I was raised in a house where we danced to loud music in the dining room after dinner. It could have been Tim McGraw, “Cecelia”, Springsteen, or Celine Dion.  My mom loved to dance, and that made me, and my sisters love to dance too. I was raised in a house where we all ate dinner together. My mother always cooked, or figured it out, and my father always asked us what we learned in school that day. By them asking and wanting to know, we told, and that only made our relationship more transparent. I was raised in a house where we played pitch and backgammon after dinner, where winning was favored by my mother and sister, who were always paired on the same team. I was on my father’s team, and we mainly lost and dealt with it. I was raised with opening a different Christmas present each night before Christmas, and where we always decorated for every holiday, beds were always made, the windows were always open, and candles were always lit. I was raised where my puberty was more a part of growing up and gaining knowledge, than a part of letting go and slipping away.

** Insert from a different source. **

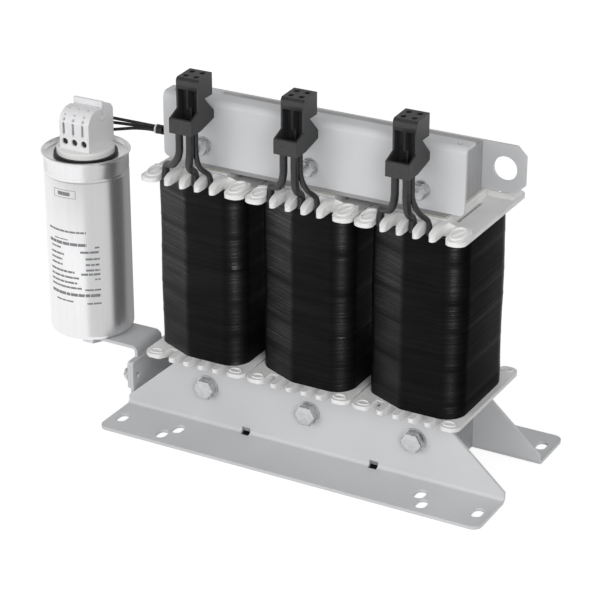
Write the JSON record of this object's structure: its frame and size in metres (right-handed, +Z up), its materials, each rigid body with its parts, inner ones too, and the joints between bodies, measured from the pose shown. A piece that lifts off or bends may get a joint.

I learned more of who I was becoming through puberty and those years of becoming closer to my mother than any other time in my life. Those were my make it or break it years of maintaining my old soul and big heart. An angel on earth in my mother’s eyes. Those were the years of shedding my skin, for only a better, fresher one. It is hard to look back and see myself in my awkward and unknowing years, but after my breakthrough in puberty, I only bloomed into something more beautiful. Maybe it was baking the apple cake, maybe it was the way 60’s music sounded to my young ears, maybe it was how my mom still hugged and kissed me good night. Whatever it was, if I had to do puberty all over again, I would, knowing that everything would turn out okay.  Better than I ever imagined.